CDC HIV Chart 2018

HIV & Aging: National AIDS Policy Director Backs Holistic Care

GMHC’s National Webinar on HIV and Aging featured encouraging news about next-generation HIV therapies and strong support for moving past a biomedical treatment emphasis to a more holistic care model for people over age 50 living with HIV.  

National AIDS Policy Director Harold Phillips said in his keynote speech that he aims to unveil the Biden administration’s new national HIV/AIDS strategy by World AIDS Day on Dec. 1. Phillips, himself over 50 and living with HIV, said he wants to “ensure an adequate federal response to those living and aging with HIV,” that supports a broader-based, wraparound care model.

That’s essential, said the HIV researchers, patient advocates, and activists who spoke at the national webinar on Sept. 14, since an estimated 70% of people living with HIV will be age 50 or older by 2030. 

“Managing viral loads is the backbone of care,” said Stephen Karpiak, the director of GMHC’s National Resource Center on HIV and Aging and the webinar’s organizer, but he added that new care models are urgently needed to address co-morbidities for people aging with HIV. 

This population experiences higher risks and, often, an earlier onset for diseases associated with aging—such as heart, kidney and bone diseases, diabetes, cancers, arthritis, and cognitive impairment—at rates two to five times higher than that of HIV-negative people of similar age.

“Older people aging with HIV/AIDS must be heard,” Karpiak emphasized. 

Phillips said HIV testing and treatment for older adults must be more proactive. An estimated 18,800 people over age 50 with HIV are undiagnosed, he said, and when diagnosed, older adults are more likely to have late-stage HIV infection.

People ages 50 and over accounted for one in six of new HIV diagnoses in 2018, he added. Men made up the majority with 3,019 cases, of which 66% were for men who have sex with men. But 1,815 of the new diagnoses were for women over 50, with 86% from heterosexual contact and 14% from IV drug use.

“We’ve still got work to do,” Phillips said. Older adults “may need help in disclosing an HIV diagnosis to family and friends,” he added, which is important to prevent isolation, and gain care and support. 

There’s a need for better medical care and wraparound support to overcome treatment barriers, Phillips said, to ensure older adults living with HIV have adequate food, housing, transport, and mental and behavioral health supports. 

Phillips said his office is assessing how to modernize the federal Ryan White HIV/AIDS Program to ensure it addresses the needs of people ages 50 and older, who already make up more than half of people living with HIV in the US. Another focus is assessing the National Institutes of Health’s research priorities to place more emphasis on HIV co-morbidities, in addition to reducing the incidence of HIV, next-generation HIV treatment therapies, and a cure.

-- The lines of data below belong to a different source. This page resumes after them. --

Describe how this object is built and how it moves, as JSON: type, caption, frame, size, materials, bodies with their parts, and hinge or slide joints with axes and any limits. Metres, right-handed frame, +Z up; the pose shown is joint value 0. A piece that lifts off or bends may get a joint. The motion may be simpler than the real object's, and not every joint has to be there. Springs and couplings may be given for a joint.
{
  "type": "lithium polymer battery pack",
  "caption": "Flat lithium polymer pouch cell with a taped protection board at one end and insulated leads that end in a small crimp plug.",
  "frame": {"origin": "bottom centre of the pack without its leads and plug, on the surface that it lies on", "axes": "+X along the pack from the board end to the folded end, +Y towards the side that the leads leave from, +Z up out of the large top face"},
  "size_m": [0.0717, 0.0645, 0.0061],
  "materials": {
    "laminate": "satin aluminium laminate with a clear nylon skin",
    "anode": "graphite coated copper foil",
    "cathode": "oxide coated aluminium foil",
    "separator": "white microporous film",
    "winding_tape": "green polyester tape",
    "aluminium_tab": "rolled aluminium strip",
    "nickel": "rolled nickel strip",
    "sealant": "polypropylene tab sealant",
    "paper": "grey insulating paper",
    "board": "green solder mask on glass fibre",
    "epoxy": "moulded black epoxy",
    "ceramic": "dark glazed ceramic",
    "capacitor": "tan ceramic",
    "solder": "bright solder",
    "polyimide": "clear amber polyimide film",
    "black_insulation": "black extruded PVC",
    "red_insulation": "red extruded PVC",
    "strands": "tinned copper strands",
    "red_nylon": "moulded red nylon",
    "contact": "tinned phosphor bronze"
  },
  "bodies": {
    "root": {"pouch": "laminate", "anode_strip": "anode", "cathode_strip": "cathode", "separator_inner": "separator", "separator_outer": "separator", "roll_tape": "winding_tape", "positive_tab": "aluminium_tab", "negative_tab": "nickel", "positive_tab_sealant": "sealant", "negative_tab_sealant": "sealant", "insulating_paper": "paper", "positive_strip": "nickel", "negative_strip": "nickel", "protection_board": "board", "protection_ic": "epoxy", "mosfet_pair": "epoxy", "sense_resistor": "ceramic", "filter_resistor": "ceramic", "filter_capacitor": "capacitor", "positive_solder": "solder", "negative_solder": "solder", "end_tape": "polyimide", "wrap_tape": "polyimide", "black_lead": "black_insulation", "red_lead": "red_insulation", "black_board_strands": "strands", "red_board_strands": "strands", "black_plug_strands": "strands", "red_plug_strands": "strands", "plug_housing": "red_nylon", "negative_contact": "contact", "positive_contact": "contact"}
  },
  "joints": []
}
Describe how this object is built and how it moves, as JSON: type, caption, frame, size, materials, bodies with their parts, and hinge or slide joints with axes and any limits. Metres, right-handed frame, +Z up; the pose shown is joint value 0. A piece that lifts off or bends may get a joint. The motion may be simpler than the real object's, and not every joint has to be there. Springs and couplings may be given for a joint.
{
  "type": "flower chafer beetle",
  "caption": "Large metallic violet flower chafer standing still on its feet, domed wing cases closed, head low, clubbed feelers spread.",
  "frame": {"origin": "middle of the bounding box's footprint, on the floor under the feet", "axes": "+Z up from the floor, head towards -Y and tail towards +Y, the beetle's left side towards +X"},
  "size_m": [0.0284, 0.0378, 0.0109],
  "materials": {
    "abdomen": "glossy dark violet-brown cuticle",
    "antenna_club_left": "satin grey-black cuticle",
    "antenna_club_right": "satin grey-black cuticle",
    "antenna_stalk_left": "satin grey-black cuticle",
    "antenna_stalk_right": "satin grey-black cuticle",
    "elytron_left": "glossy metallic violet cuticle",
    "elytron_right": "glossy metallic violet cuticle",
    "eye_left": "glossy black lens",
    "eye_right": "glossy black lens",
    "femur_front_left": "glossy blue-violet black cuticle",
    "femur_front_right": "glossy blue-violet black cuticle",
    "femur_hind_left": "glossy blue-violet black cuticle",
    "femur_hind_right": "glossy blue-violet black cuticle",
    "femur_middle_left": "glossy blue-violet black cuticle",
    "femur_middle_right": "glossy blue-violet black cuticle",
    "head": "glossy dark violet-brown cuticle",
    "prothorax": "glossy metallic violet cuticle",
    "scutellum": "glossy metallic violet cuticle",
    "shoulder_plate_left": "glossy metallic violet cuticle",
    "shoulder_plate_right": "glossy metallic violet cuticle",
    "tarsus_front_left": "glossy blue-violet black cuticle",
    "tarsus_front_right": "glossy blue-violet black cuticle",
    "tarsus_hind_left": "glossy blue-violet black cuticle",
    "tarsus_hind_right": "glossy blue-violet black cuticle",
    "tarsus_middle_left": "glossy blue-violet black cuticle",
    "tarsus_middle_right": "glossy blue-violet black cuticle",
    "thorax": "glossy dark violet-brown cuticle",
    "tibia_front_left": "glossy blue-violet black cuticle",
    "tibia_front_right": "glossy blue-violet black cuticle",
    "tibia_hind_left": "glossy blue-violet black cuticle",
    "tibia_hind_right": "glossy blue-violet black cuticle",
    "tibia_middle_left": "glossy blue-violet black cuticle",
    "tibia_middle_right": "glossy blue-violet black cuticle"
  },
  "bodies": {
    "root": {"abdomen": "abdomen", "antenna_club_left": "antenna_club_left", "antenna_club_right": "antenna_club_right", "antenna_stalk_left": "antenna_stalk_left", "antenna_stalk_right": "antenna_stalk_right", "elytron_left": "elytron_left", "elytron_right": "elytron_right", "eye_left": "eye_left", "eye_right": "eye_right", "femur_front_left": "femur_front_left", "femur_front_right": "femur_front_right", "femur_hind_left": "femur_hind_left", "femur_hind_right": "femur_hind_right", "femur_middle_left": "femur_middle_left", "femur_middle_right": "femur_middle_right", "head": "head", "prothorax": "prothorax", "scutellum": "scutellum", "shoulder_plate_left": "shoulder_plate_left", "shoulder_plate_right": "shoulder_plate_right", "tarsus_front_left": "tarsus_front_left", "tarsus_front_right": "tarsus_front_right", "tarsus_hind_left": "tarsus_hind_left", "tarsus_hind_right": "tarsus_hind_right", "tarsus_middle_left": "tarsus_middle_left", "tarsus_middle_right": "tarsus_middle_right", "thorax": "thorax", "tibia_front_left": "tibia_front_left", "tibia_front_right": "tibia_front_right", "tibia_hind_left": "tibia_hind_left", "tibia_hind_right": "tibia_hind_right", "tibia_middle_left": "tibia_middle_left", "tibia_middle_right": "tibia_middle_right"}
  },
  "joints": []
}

The major issue addressed by the advocates and activists participating in the webinar—many of whom are living with HIV themselves—was that older adults living with HIV are often excluded from the conversation around improving their care.

“We want the healthcare system to recognize that you have to treat the whole person, which incorporates physical, mental and spiritual health, for people who are aging with HIV—and, often, living alone in isolation,” said Melanie Reese, the executive director of Older Women Embracing Life, which serves women living with HIV in Baltimore and Washington, D.C.

“Yes, we are living longer, but we want to have a robust quality of life,” Reese said. “We have to advocate for whole-person care, and take that agenda to the streets—to your local, state and federal government.”

Next-Gen HIV Meds

There is good news as far as treatment, said Mark Milano, the Lead Trainer for ACRIA Centers at GMHC. Longer-acting HIV-prevention and treatment medications to be taken monthly, not daily, are already available—and others are in the works to be taken just every six months.

The FDA approved the first injectable, monthly HIV medication, cabenuva, in January. Right now, the antiretroviral medication is administered once per month in two shots (one of cabotegravir and one of rilpivirine), but that will likely change to every other month by next year, Milano said. 

Another new drug in the pipeline is islatravir, which could possibly be used for both PrEP (pre-exposure prophylaxis) and PEP (post-exposure prophylaxis) as a monthly pill, or even as an annual implant for PrEP. That’s still in clinical trials and a year or two away, Milano said.

One medication that could be a “game-changer,” he said, is lenacapavir, an experimental capsid inhibitor, which could work at more than one point in the HIV lifecycle. Unlike antiretrovirals, which block the enzyme that an HIV-infected cell uses to replicate its RNA, capsid inhibitors act on the capsid, the name for the proteins surrounding HIV’s genetic material.

Lenacapavir is being tested for injection once every six months, Milano said, with a 94% reported efficacy rate for first-time HIV-medication takers and 81% efficacy for those who are multi-HIV-drug resistant.